Alumni Ink: Until My Heart Stops

Jim remembers, "I was a Marshall at the March on Washington in 1993. Behind me is the Washington monument and the AIDS quilt."

He remembers, “I was a Marshall at the March on Washington in 1993. Behind me is the Washington monument and the AIDS quilt.”

Jameson Currier 77C writes passionately about AIDS and its effect on the LGBTQ population. With candid sincerity in each of his 11 books and hundreds of essays, Currier is unafraid to expose his vulnerabilities.

To be a gay man in the latter part of the twentieth century meant coming to grips with a frightening, and often deadly, health reality. Acquired Immune Deficiency Syndrome, more commonly known as AIDS, had infiltrated the LGBTQ segment of the population with unprecedented reach. “The analogies that have compared the early years of the AIDS epidemic to trying to survive in a war zone were apt,” says Jameson Currier 77C. “For many gay men, each piece of news that arrived was like another bomb exploding.”

Currier, award-winning writer and founder of Chelsea Station Editions, lived through that difficult time of uncertainty. The New York Times Book Review has said of his work, “Currier is adept at drawing a fine line between the erotic and the tragic, and at telling stories ‘that although personal, are also stories of our community.’” Currier points out, “I’m not a graduate of an academic writing program; I found my voice one word at a time, often by trial and error, and often as self-therapy.”

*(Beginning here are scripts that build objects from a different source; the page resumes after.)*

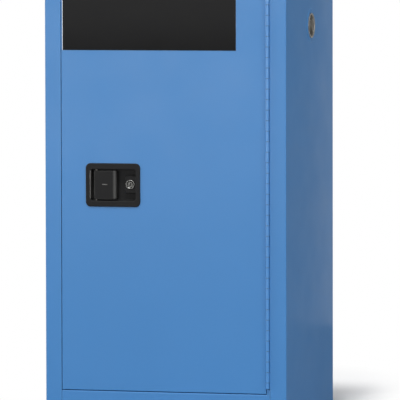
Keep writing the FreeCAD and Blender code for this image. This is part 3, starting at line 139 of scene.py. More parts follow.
shade = add(tree, "ShaderNodeMix", {"Factor": ray.outputs["Is Camera Ray"], 6: shine.outputs[2],
                                    7: linear("#FFFFFF")}, data_type="RGBA")
matt = add(tree, "ShaderNodeBsdfDiffuse", {"Color": shade.outputs[2]})
white = add(tree, "ShaderNodeEmission", {"Color": linear("#FFFFFF"), "Strength": 1.0})
oval = add(tree, "ShaderNodeVectorMath", {0: here, 1: (SHADOW_SLIM, 1.0, 1.0)}, operation="MULTIPLY")
reach = add(tree, "ShaderNodeVectorMath", {0: oval.outputs["Vector"]}, operation="LENGTH")
far = add(tree, "ShaderNodeMapRange", {"Value": reach.outputs["Value"], "From Min": SHADOW_REACH,
                                       "From Max": SHADOW_END}, interpolation_type="SMOOTHSTEP")
blank = add(tree, "ShaderNodeMath", {0: far.outputs["Result"], 1: ray.outputs["Is Camera Ray"]},
            operation="MULTIPLY")
sweep = add(tree, "ShaderNodeMixShader", {"Fac": blank.outputs["Value"], 1: matt.outputs["BSDF"],
                                          2: white.outputs["Emission"]})
add(tree, "ShaderNodeOutputMaterial", {"Surface": sweep.outputs["Shader"]})
floor_mesh.materials.append(paper)

LAMPS = (  # name, where it stands, what it points at, watts, width and height
    ("front_lamp", (-0.9, -3.3, 0.9), (0.0, -0.23, 0.7), 13.2, 1.4, 0.8),
    ("right_lamp", (3.0, -1.6, 1.4), (0.3, -0.1, 0.6), 29, 1.0, 1.6),
    ("right_front_lamp", (1.9, -3.2, 1.3), (0.1, -0.2, 0.6), 9.4, 0.6, 1.8),
    ("left_lamp", (-3.0, -1.3, 1.2), (0.0, -0.25, 0.6), 29, 0.35, 2.2),
    ("rear_lamp", (0.36, 0.36, 0.7), (0.305, 0.1, 0.7), 0.068, 0.06, 1.0),
    ("back_lamp", (-0.6, 3.6, 0.45), (0.0, 0.23, 0.55), 12, 2.0, 0.5),
)


def put_up(name, kind, power, place, aim):
    """A lamp on its stand, pointed at a place."""
    lamp = bpy.data.lights.new(name, kind)
    lamp.energy = power
    stand = bpy.data.objects.new(name, lamp)
    stand.location = place
    stand.rotation_euler = (Vector(aim) - Vector(place)).to_track_quat("-Z", "Y").to_euler()
    bpy.context.scene.collection.objects.link(stand)
    return lamp


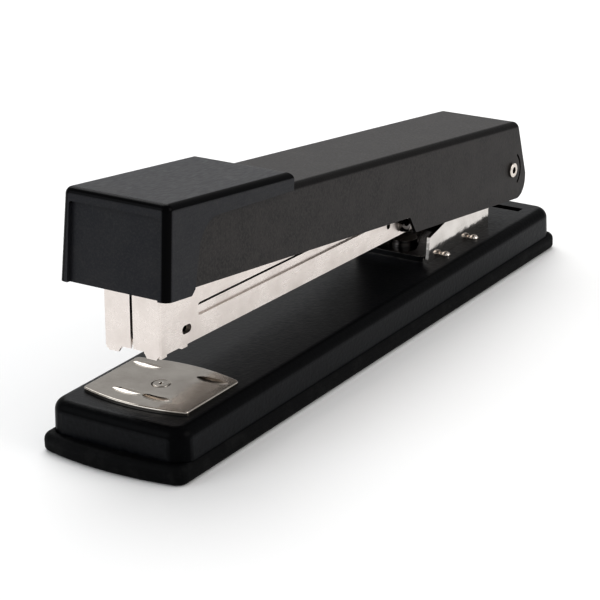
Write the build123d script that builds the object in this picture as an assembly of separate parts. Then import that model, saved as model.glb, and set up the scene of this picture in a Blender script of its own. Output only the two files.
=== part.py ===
from build123d import *
import math
import os

# Full-strip desk stapler, in millimetres. X runs across it, the nose points to -Y and Z is up.
# The origin is on the table, under the middle of the base.
# The magazine and the handle hang on one pivot pin. Each is drawn with the pivot axis as its own
# origin and lying level, as (forward, up) positions, and is then tilted to its rest angle.

# Pivot and rest angles
pivot_back = 83.18
pivot_height = 28.42
magazine_tilt = 1.69
handle_tilt = 7.09

# Base: pressed steel shell standing in a rubber foot
base_half_length = 102.1
foot_half_width = 21.7
foot_bow = 2.6
foot_corner = 3.2
foot_height = 5.0
foot_top_round = 2.0
foot_bottom_round = 1.4
foot_floor = 2.2
foot_ledge_height = 4.4
foot_ledge_width = 1.5
seat_gap = 0.15
shell_middle = 0.65
shell_half_width = 20.7
shell_half_length = 98.45
shell_bow = 0.5
shell_corner = 5.0
shell_top = 13.4
shell_taper = 2.0
shell_shoulder = 3.1
steel = 1.2
rear_slot_half_width = 14.0
rear_slot_backs = (89.0, 92.0)

# Hinge bracket riveted on the base
bracket_sheet = 1.0
bracket_half_width = 12.95
bracket_front = 34.7
bracket_back = 71.2
bracket_ear_radius = 5.5
bracket_floor_top = shell_top + bracket_sheet
tab_thickness = 0.6
tab_half_length = 1.2
tab_rivet_backs = (42.7, 59.7)
tab_rivet_out = 14.35
tab_rivet_shank = 0.8
tab_rivet_head = 1.3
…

Released last year, Currier’s book Until My Heart Stops is a breathtaking memoir that assembles a collection of more than 50 works of nonfiction written by the author over four decades, many which deal with the impact of AIDS on both his personal life and his writing. The memoir was a finalist for a Lambda Literary award, recognizing the literary achievements of LGBT books and authors. The title is reflective of a medical diagnosis Currier received: HCM or hypertropic cardiomyopathy, a condition of excessive thickening of the heart muscle for which there is no apparent cause or cure. Within the book, he thinks back to his state of mind in 1985 in Manhattan, when he was first diagnosed. “That had been a summer of fear for me, the year I hadn’t imagined myself living long enough to develop a heart problem because I was too worried about dying from AIDS.”

Until My Heart Stops is a deeply personal memoir that tackles some of society's most difficult issues.

Until My Heart Stops is a deeply personal memoir that tackles some of society’s most difficult issues.

Currier, who is HIV-negative, notes that while treatments have altered the course of HIV and AIDS since the early years of the epidemic, the impact it has had on the gay community remains. “The epidemic isn’t over for any of us who have survived the losses,” he says. “That’s why it’s important to me to keep telling these stories.”

Tackling Difficult Societal Issues – With Compassion

The journey to explore the issues facing the LGBTQ community in recent years has been fraught with challenges and landmark successes since that summer day in 1981 when The New York Times reported a rare cancer that affected gay men. For Currier, sharing truth came “in fiction and non-fiction, poetry and prose, grappling with issues and themes and searching for some sort of understanding to how the plague has shaped our lives.”

His first novel, Where the Rainbow Ends, published in 1998, details the timeline of the beginning of the AIDS epidemic. In a later essay, Currier noted, “There are many reasons why I never stopped writing about AIDS. AIDS summons up the greatest themes in literature, among them sex and death and faith, themes that are universal and prominent in every life.” AIDS and HIV, he writes, “impacted my world. It has made me the person I am today. I write about AIDS because I am still alive.”

2010

At the Kutna Hora “bone” chapel outside of Prague.

Dancing on the Moon, his earlier collection of short fiction, was also groundbreaking. First published in 1993, Currier became “the first American writer to publish a full collection of short stories about AIDS,” the author recalls. While The Village Voice dubbed this work “defiant and elegiac,” for Currier creating the work was a cathartic way of dealing with losses around him.

With candid sincerity in each of his 11 books and hundreds of essays, Currier is unafraid to expose his vulnerabilities. He reflects in his new memoir, “I guess my time is not up either, I think, feeling the swollen colors of twilight now around me. The air is both warm and cold against the sweat of my back. And something in the universe has made me lucky. At this moment, I am happy and sober. This is something I can write about. This feeling. This is something I can try to understand.”

Editor’s Note: In addition to being the founder, publisher, and editor of Chelsea Station Editions, Currier is a senior paralegal for a media company in New York City and an LGBTQ activist in his own right.